### GIVEN EXERCISE
Return exactly and only these lines: the first of the listing through the one containing "self.tree.nodes.clear()".
• • • • • • •
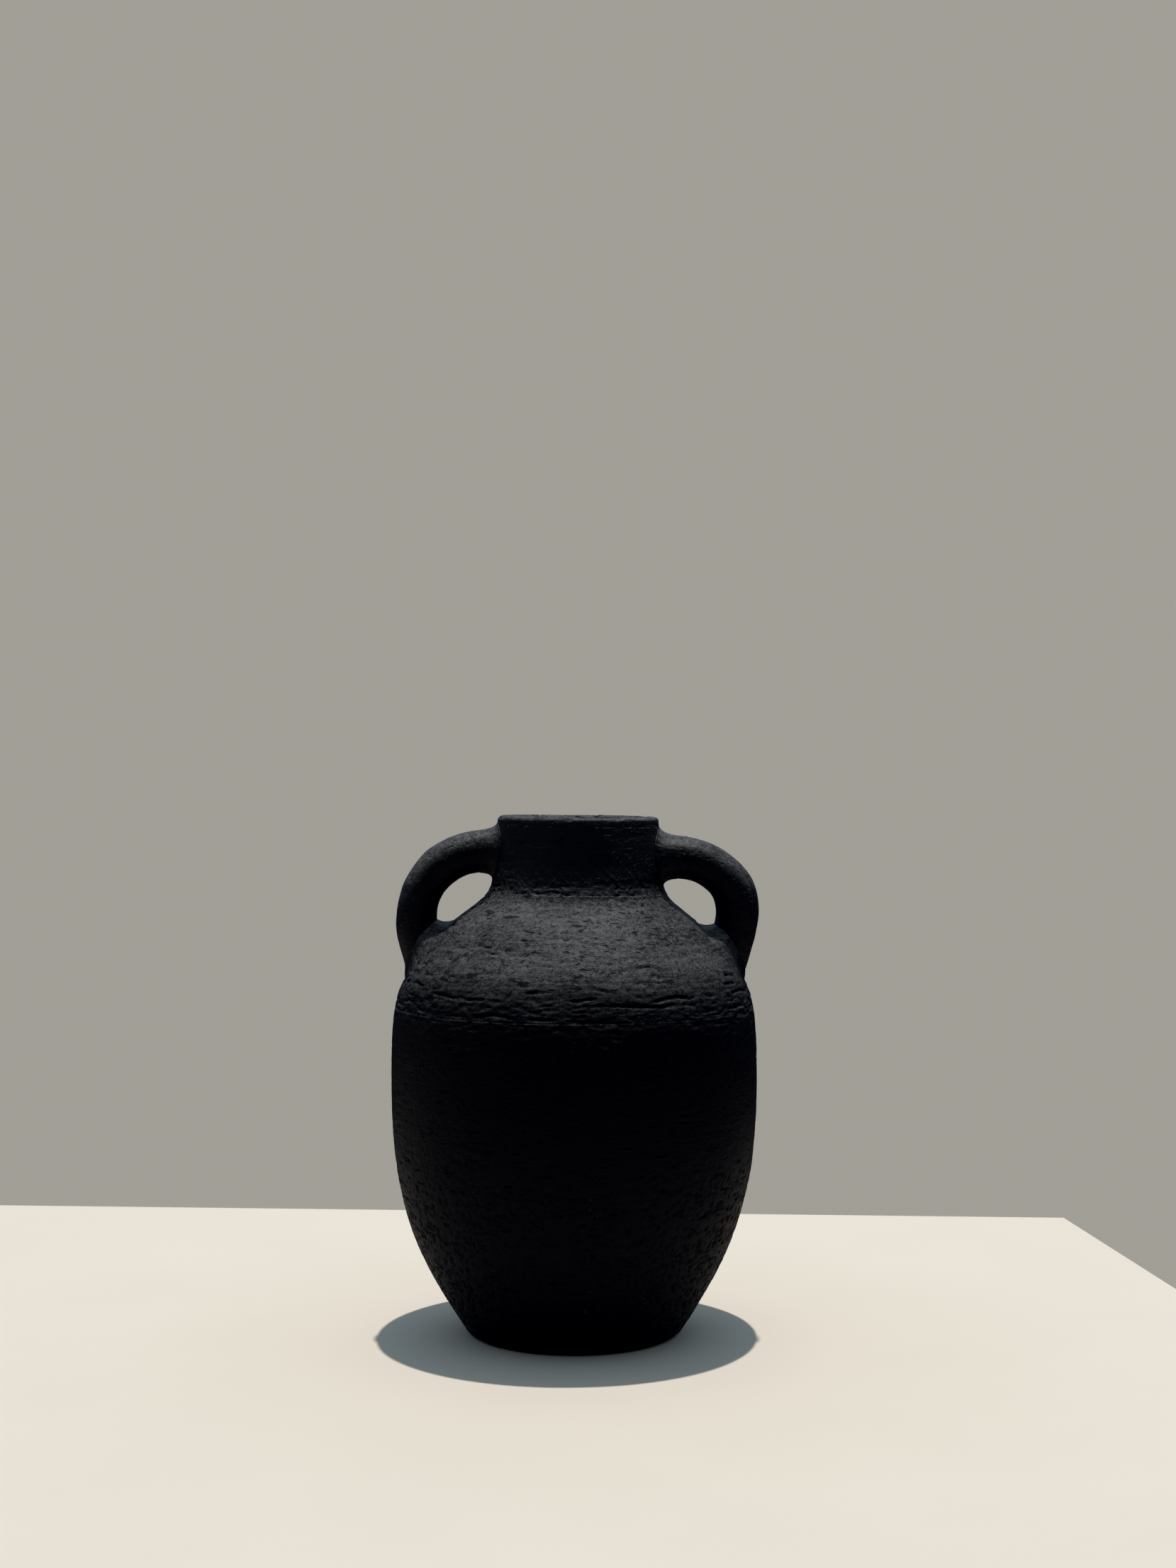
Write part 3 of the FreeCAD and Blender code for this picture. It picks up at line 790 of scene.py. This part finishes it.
class Shader:
    """The node tree of a material or a world, filled from Python."""

    def __init__(self, owner):
        owner.use_nodes = True
        self.tree = owner.node_tree
        self.tree.nodes.clear()

    def node(self, kind, settings=None, values=None):
        """Add a node: its settings first, then the values or links of its sockets."""
        made = self.tree.nodes.new(kind)
        for key, value in (settings or {}).items():
            setattr(made, key, value)
        for key, value in (values or {}).items():
            socket = made.inputs[key]
            value = value.socket if isinstance(value, Number) else value
            if isinstance(value, bpy.types.NodeSocket):
                self.tree.links.new(value, socket)
            else:
                socket.default_value = value
        return made.outputs

    def math(self, operation, *values):
        """Add a Math node for numbers or their sockets."""
        outputs = self.node("ShaderNodeMath", {"operation": operation}, dict(enumerate(values)))
        return Number(self, outputs[0])

    def mix(self, factor, first, second):
        """A colour between two colours."""
        settings = {"data_type": "RGBA"}
        inputs = {0: factor, 6: (*first, 1.0), 7: (*second, 1.0)}
        return self.node("ShaderNodeMix", settings, inputs)[2]

    def place(self):
        """The point on the object, in the object's own coordinates."""
        return self.node("ShaderNodeTexCoord")["Object"]

    def upward(self, vector):
        """The part of a vector along +Z."""
        return Number(self, self.node("ShaderNodeSeparateXYZ", None, {0: vector})[2])

    def noise(self, scale, detail=2.0, roughness=0.5):
        """Noise from 0 to 1 over the object's own coordinates. The scale is how many waves
        there are in a metre along each axis."""
        values = {"Vector": self.place(), "Scale": scale}
        mapped = self.node("ShaderNodeMapping", None, values)[0]
        values = {"Vector": mapped, "Scale": 1.0, "Detail": detail, "Roughness": roughness}
        return Number(self, self.node("ShaderNodeTexNoise", None, values)[0])


# Clay material --------------------------------------------------------------------------

CLAY_GLOSS, SOOT_GLOSS = 0.14, 0.026
SOOT_ENDS = (208.0 * MM, 226.0 * MM)


def clay_material(name, strokes, cracks, pits, grit):
    """Matte black clay. Level strokes, thin level cracks, pits and grain make one height.
    Dust lies on random high spots, and painted light lies on what faces up: the colour is
    lighter the more the surface faces up. Both lie more thinly from the seam down, and next
    to none lies in the cracks and pits, which is painted shade in them. The clay from the
    seam down is sooty and shines less."""
    material = bpy.data.materials.new(name)
    shader, colours = Shader(material), look()
    level = shader.noise((45.0, 45.0, 620.0), 3.0)
    fine_level = shader.noise((130.0, 130.0, 1300.0), 2.0)
    grain = shader.noise((950.0, 950.0, 1100.0), 3.0, 0.6)
    lumps = shader.noise((330.0, 330.0, 430.0), 3.0, 0.6)
    patches = shader.noise((28.0, 28.0, 55.0), 3.0)
    crack = shader.noise((95.0, 95.0, 330.0), 1.0).above(0.665, 0.69) * cracks
    pit = shader.noise((400.0, 400.0, 480.0), 1.0).above(0.63, 0.69) * pits
    height = (level * 0.45 + fine_level * 0.4) * strokes + (grain * 0.9 + lumps * 0.8) * grit
    height = height - crack * 1.6 - pit * 1.3
    facing = shader.upward(shader.node("ShaderNodeNewGeometry")["Normal"])
    # Dust on random high spots, with painted light: lighter the more the surface faces up.
    dust_and_painted_light = (level * 0.35 + grain * 0.8 + lumps * 0.6 + patches * 0.3).above(0.77, 1.29)
    # Next to none of the lighter tone in the cracks and pits: painted shade in them. The last
    # factor is the painted light on what faces up.
    dust_and_painted_light = dust_and_painted_light * (1.0 - crack * 0.8) * (1.0 - pit * 0.8) * facing.above(0.06, 0.62)
    standing = shader.upward(shader.place())
    above_seam = (standing + level * (9.0 * MM)).above(*SOOT_ENDS)
    # The dust and the painted light are thinner from the seam down.
    dust_and_painted_light = dust_and_painted_light * (above_seam * 0.4 + 0.6)
    colour = shader.mix(dust_and_painted_light, colours.clay, colours.dust_and_painted_light_colour)
    rough = 0.42 + grain * 0.18 + crack * 0.3
    bump = shader.node(
        "ShaderNodeBump", None, {"Height": height, "Strength": 0.75, "Distance": 0.62 * MM}
    )[0]
    shine, soot = (
        shader.node("ShaderNodeBsdfPrincipled", None, {
            "Base Color": colour, "Roughness": rough, "Normal": bump, "Specular IOR Level": gloss,
        })[0]
        for gloss in (CLAY_GLOSS, SOOT_GLOSS)
    )
    surface = shader.node("ShaderNodeMixShader", None, {0: above_seam, 1: soot, 2: shine})[0]
    shader.node("ShaderNodeOutputMaterial", None, {"Surface": surface})
    return material


# Stage ----------------------------------------------------------------------------------

SKY_AXIS = (0.0, 0.22, 0.97)
SKY_COLOUR = (0.74, 1.0, 1.24)


def table_mesh():
    """The table's top as a slab under the pot, its back and its right side turned a few
    degrees from the pot's axes."""
    thickness = 0.03
    corners = [(-0.80, -0.47), (0.433, -0.47), (0.357, 0.326), (-0.80, 0.395)]
    vertices = [(x, y, z) for z in (-thickness, 0.0) for x, y in corners]
    faces = [(3, 2, 1, 0), (4, 5, 6, 7)]
    faces += [(k, (k + 1) % 4, (k + 1) % 4 + 4, k + 4) for k in range(4)]
    mesh = bpy.data.meshes.new("table")
    mesh.from_pydata(vertices, [], faces)
    return mesh


def table_material():
    """Pale painted board with a faint unevenness."""
    material = bpy.data.materials.new("painted_board")
    shader, colour = Shader(material), stage_look().table_colour
    uneven = shader.noise((9.0, 9.0, 9.0), 3.0).above(0.3, 0.7)
    base = shader.mix(uneven, [0.985 * part for part in colour], colour)
    bump = shader.node("ShaderNodeBump", None, {
        "Height": shader.noise((260.0, 260.0, 260.0), 3.0), "Strength": 0.06,
        "Distance": 0.5 * MM,
    })[0]
    surface = shader.node("ShaderNodeBsdfPrincipled", None, {
        "Base Color": base, "Roughness": 0.85, "Normal": bump, "Specular IOR Level": 0.2,
    })[0]
    shader.node("ShaderNodeOutputMaterial", None, {"Surface": surface})
    return material


def set_world():
    """Soft light from above and a little behind, and next to none level with the pot. The
    camera sees one plain pale tone behind the table."""
    world = bpy.data.worlds.new("room")
    shader = Shader(world)
    towards = shader.node("ShaderNodeTexCoord")["Generated"]
    overhead = shader.node(
        "ShaderNodeVectorMath", {"operation": "DOT_PRODUCT"}, {0: towards, 1: SKY_AXIS}
    )["Value"]
    strength = shader.node("ShaderNodeMapRange", {"interpolation_type": "SMOOTHSTEP"}, {
        "Value": overhead, "From Min": 0.22, "From Max": 0.80, "To Min": 0.010, "To Max": 0.53,
    })[0]
    room, seen = (
        shader.node("ShaderNodeBackground", None, {"Color": (*colour, 1.0), "Strength": power})[0]
        for colour, power in ((SKY_COLOUR, strength), (stage_look().backdrop_colour, 1.0))
    )
    straight = shader.node("ShaderNodeLightPath")["Is Camera Ray"]
    light = shader.node("ShaderNodeMixShader", None, {0: straight, 1: room, 2: seen})[0]
    shader.node("ShaderNodeOutputWorld", None, {"Surface": light})
    bpy.context.scene.world = world


def add_key_light():
    """A round lamp far overhead, a little behind the pot and to its right, small enough for
    a crisp shadow."""
    lamp = bpy.data.lights.new("key", "AREA")
    lamp.shape = "DISK"
    lamp.size = 0.09
    lamp.energy = stage_look().key_power
    lamp.color = (1.0, 0.985, 0.95)
    key = bpy.data.objects.new("key", lamp)
    key.location = (0.15, 0.51, 6.0)
    key.rotation_euler = (-math.atan2(key.location.y, key.location.z), 0.0, 0.0)
    bpy.context.scene.collection.objects.link(key)


def add_camera():
    """A level camera with a lens like a 50 mm one."""
    data = bpy.data.cameras.new("camera")
    data.sensor_width = 36.0
    data.lens = 49.95
    camera = bpy.data.objects.new("camera", data)
    stage = stage_look()
    camera.location = (stage.camera_aside, -stage.camera_distance, stage.camera_height)
    camera.rotation_euler = (math.pi / 2, 0.0, 0.0)
    bpy.context.scene.collection.objects.link(camera)
    bpy.context.scene.camera = camera


# Operators ------------------------------------------------------------------------------


class BuildWall(bpy.types.Operator):
    """Build the base disc and the courses of the wall, up to the lip coil"""

    bl_idname = "pot.build_wall"
    bl_label = "Build the wall"

    def execute(self, context):
        clay = clay_material("clay_wall", strokes=0.8, cracks=1.0, pits=0.9, grit=1.0)
        middle = settle(np.array([[0.0, 0.0, 0.0], [0.0, 0.0, BASE_TOP]]))
        mesh = make_mesh("base_disc_clay", base_points(), middle)
        add_piece("base_disc_clay", mesh, "base_disc", clay)
        for name in COURSES[1:]:
            mesh = make_mesh(f"{name}_clay", course_points(name))
            add_piece(f"{name}_clay", mesh, name, clay)
        return {"FINISHED"}


class BuildHandles(bpy.types.Operator):
    """Build the two strap handles"""

    bl_idname = "pot.build_handles"
    bl_label = "Build the handles"

    def execute(self, context):
        clay = clay_material("clay_strap", strokes=0.2, cracks=0.15, pits=0.3, grit=0.5)
        for side in SIDES:
            points = settle(strap_points(side))
            poles = np.stack([points[0].mean(axis=0), points[-1].mean(axis=0)])
            mesh = make_mesh(f"handle_{side}_clay", points, poles)
            add_piece(f"handle_{side}_clay", mesh, f"handle_{side}", clay)
        return {"FINISHED"}


class BuildLuting(bpy.types.Operator):
    """Build the clay smeared round the four ends of the handles"""

    bl_idname = "pot.build_luting"
    bl_label = "Build the luting"

    def execute(self, context):
        clay = clay_material("clay_luting", strokes=0.3, cracks=0.3, pits=0.5, grit=0.7)
        for side in SIDES:
            for end in ("upper", "lower"):
                name = f"{end}_luting_{side}"
                mesh = make_mesh(f"{name}_clay", settle(luting_points(side, end)))
                add_piece(f"{name}_clay", mesh, name, clay)
        return {"FINISHED"}


class BuildStage(bpy.types.Operator):
    """Set the table, the light and the camera"""

    bl_idname = "pot.build_stage"
    bl_label = "Set the stage"

    def execute(self, context):
        table = bpy.data.objects.new("table", table_mesh())
        context.scene.collection.objects.link(table)
        table.data.materials.append(table_material())
        set_world()
        add_key_light()
        add_camera()
        view = context.scene.view_settings
        view.view_transform = "Standard"
        view.use_curve_mapping = True
        view.curve_mapping.black_level = (0.0013, 0.0013, 0.0007)
        return {"FINISHED"}


class PotPanel(bpy.types.Panel):
    """The pot's sizes, its clay and its steps"""

    bl_idname = "VIEW3D_PT_pot"
    bl_label = "Two-handled pot"
    bl_space_type = "VIEW_3D"
    bl_region_type = "UI"
    bl_category = "Pot"

    def draw(self, context):
        scene = context.scene
        for group in (scene.pot_sizes, scene.clay_look, scene.stage_look):
            box = self.layout.box()
            for name in group.__annotations__:
                box.prop(group, name)
        for step in STEPS:
            self.layout.operator(step.bl_idname)


GROUPS = {"pot_sizes": PotSizes, "clay_look": ClayLook, "stage_look": StageLook}
STEPS = (BuildWall, BuildHandles, BuildLuting, BuildStage)


def register():
    for part in (*GROUPS.values(), *STEPS, PotPanel):
        bpy.utils.register_class(part)
    for name, group in GROUPS.items():
        setattr(bpy.types.Scene, name, PointerProperty(type=group))


def unregister():
    for name in GROUPS:
        delattr(bpy.types.Scene, name)
    for part in (PotPanel, *STEPS, *GROUPS.values()):
        bpy.utils.unregister_class(part)


def main():
    register()
    bpy.ops.pot.build_wall()
    bpy.ops.pot.build_handles()
    bpy.ops.pot.build_luting()
    bpy.ops.pot.build_stage()


if __name__ == "__main__":
    main()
• • • • • • •
### THE SOLUTION
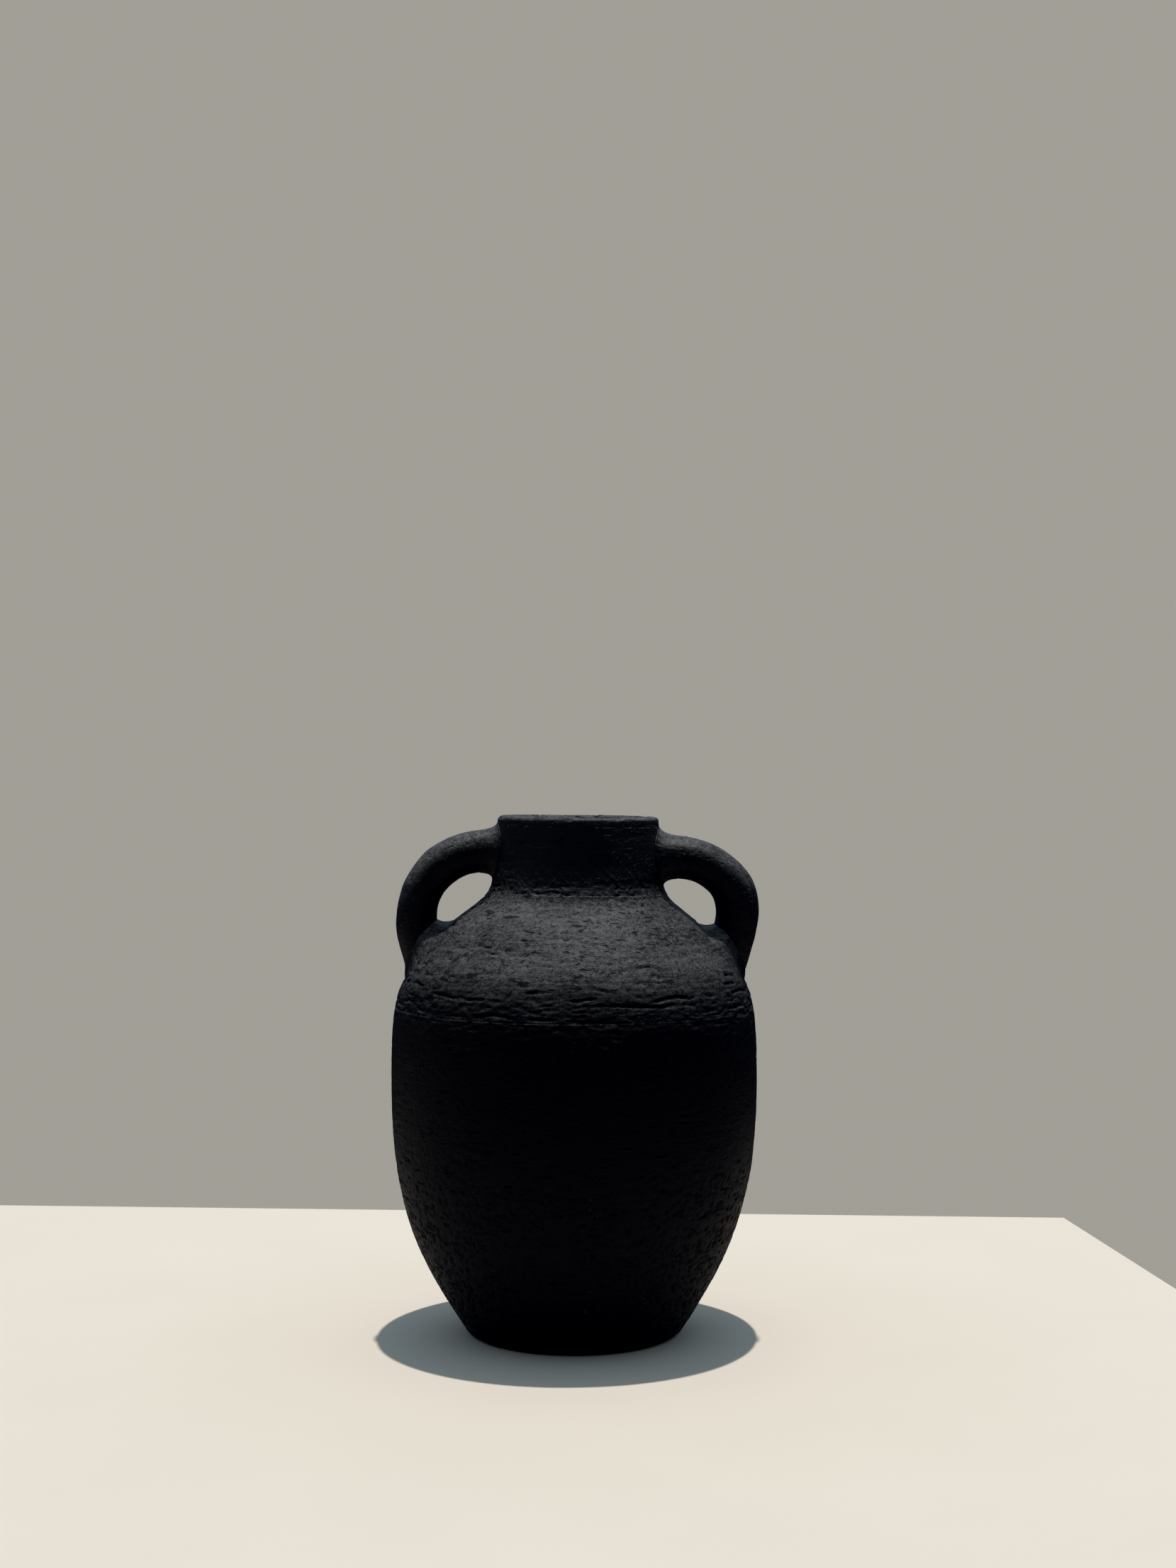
Write part 3 of the FreeCAD and Blender code for this picture. It picks up at line 790 of scene.py. This part finishes it.
class Shader:
    """The node tree of a material or a world, filled from Python."""

    def __init__(self, owner):
        owner.use_nodes = True
        self.tree = owner.node_tree
        self.tree.nodes.clear()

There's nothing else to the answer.